→ **DATASET ROWS**:
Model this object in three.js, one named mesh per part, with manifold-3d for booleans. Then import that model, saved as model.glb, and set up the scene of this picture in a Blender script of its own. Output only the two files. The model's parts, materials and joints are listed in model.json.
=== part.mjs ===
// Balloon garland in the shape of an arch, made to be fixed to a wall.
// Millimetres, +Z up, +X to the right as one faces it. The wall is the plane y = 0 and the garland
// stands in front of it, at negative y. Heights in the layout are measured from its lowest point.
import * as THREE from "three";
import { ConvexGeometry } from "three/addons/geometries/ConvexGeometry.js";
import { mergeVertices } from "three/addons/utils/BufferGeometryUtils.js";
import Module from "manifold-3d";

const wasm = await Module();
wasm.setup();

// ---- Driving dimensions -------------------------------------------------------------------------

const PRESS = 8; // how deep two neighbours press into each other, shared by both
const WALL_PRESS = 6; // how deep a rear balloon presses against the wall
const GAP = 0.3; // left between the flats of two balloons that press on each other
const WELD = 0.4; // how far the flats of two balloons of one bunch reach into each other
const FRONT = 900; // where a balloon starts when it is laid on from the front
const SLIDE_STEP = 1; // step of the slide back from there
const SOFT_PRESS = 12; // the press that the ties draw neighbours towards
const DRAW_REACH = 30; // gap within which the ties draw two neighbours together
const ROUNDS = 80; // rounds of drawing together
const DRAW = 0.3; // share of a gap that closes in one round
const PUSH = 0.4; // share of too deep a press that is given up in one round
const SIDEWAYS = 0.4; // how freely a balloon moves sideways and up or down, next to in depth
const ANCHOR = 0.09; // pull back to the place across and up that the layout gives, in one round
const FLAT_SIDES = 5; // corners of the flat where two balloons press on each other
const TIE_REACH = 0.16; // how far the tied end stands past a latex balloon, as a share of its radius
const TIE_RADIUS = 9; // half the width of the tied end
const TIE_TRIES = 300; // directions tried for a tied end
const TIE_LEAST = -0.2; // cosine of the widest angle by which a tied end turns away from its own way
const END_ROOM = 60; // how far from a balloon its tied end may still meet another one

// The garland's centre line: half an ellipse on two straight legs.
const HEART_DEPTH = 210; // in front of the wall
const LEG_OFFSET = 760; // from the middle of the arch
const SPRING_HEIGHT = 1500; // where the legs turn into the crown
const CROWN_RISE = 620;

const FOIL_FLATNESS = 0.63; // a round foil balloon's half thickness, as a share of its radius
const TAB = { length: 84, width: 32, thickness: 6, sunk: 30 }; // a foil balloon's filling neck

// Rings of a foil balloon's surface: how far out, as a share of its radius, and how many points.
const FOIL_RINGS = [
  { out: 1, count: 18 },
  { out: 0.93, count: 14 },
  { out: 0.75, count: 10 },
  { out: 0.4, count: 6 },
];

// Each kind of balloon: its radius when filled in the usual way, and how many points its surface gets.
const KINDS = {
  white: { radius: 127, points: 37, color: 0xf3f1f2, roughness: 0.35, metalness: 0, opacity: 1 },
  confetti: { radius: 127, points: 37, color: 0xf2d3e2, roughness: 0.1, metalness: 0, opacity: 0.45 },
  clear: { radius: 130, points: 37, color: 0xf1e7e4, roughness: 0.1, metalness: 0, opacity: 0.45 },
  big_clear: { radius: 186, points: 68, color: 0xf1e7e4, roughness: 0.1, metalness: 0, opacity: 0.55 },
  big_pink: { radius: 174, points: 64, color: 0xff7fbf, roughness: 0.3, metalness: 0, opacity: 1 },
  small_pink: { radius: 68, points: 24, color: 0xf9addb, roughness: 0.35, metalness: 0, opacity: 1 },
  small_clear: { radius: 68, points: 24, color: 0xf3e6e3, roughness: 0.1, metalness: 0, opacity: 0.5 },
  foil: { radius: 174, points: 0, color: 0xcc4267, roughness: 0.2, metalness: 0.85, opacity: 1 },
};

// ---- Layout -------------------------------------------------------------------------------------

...

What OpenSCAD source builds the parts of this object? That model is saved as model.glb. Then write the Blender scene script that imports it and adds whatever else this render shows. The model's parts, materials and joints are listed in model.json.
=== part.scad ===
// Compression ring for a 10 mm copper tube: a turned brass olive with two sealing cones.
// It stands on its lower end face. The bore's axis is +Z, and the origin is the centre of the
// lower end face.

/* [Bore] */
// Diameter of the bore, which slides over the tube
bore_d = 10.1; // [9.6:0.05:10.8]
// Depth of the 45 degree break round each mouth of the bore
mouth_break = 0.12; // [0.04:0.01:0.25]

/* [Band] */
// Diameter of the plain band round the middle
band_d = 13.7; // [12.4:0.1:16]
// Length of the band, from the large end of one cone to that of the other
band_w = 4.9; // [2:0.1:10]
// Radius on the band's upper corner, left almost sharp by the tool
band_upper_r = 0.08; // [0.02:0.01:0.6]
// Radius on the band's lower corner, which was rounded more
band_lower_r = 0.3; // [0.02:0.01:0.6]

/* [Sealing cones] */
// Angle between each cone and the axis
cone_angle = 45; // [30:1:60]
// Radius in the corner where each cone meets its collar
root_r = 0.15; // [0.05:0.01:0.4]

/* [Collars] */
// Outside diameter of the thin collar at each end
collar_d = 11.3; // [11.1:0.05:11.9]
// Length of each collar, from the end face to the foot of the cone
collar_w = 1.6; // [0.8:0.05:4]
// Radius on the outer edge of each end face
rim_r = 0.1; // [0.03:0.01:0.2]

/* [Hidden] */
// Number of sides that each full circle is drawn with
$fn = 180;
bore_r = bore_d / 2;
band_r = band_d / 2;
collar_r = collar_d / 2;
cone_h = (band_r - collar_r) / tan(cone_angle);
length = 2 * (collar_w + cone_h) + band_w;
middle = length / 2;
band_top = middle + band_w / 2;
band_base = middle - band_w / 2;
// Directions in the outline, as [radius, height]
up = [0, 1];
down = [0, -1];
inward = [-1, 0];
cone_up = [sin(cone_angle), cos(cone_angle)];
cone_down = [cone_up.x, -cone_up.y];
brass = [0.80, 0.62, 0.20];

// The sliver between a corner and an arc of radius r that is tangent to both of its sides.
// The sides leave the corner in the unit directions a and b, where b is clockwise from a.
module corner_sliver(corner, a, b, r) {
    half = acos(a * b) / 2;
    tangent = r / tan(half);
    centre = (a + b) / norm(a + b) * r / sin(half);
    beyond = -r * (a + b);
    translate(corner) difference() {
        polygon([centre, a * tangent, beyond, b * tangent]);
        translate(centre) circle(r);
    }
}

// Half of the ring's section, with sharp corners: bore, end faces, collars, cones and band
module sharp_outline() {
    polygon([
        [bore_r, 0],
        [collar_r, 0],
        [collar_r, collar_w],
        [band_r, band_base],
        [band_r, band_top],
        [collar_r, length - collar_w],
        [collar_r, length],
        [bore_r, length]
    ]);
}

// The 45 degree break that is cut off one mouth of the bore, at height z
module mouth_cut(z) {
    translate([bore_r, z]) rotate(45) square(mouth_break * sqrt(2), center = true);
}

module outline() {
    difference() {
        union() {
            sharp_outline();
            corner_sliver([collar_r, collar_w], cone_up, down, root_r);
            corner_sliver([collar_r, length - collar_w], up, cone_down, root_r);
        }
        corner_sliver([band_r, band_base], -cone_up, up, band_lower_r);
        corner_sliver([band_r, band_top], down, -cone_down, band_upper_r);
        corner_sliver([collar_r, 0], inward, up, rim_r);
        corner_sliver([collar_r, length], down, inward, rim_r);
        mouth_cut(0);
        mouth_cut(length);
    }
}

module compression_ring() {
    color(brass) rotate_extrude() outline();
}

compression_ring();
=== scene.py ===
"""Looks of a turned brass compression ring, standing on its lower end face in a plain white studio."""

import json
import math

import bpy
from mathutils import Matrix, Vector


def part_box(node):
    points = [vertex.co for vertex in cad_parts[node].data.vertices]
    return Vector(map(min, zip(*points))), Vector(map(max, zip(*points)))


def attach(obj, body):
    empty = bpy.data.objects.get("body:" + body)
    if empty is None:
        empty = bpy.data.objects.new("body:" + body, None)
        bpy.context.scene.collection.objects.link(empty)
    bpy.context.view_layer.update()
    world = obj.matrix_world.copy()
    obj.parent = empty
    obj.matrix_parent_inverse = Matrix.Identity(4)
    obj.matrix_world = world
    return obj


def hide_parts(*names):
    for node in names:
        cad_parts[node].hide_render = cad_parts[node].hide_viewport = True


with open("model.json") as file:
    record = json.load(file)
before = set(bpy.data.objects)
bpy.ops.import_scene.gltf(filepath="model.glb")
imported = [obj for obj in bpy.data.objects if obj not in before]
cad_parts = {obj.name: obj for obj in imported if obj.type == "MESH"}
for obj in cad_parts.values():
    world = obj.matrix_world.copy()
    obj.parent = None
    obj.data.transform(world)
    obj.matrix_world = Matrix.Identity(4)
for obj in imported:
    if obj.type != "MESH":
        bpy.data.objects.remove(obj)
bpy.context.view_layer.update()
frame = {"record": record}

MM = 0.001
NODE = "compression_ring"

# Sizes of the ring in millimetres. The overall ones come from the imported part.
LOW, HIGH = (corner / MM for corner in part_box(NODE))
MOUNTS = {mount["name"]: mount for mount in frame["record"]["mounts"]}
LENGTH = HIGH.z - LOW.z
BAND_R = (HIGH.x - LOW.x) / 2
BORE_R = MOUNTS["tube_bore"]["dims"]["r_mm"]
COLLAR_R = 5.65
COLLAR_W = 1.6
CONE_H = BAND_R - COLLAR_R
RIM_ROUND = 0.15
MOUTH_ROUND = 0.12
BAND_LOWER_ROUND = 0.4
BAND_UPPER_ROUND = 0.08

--

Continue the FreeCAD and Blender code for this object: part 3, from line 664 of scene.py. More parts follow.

→ **WHAT TO PRODUCE**: Check each line of the entries above for the word "empty". List the ones that have it.

→ **TASK RESPONSE**:
    empty = bpy.data.objects.get("body:" + body)
    if empty is None:
        empty = bpy.data.objects.new("body:" + body, None)
        bpy.context.scene.collection.objects.link(empty)
    obj.parent = empty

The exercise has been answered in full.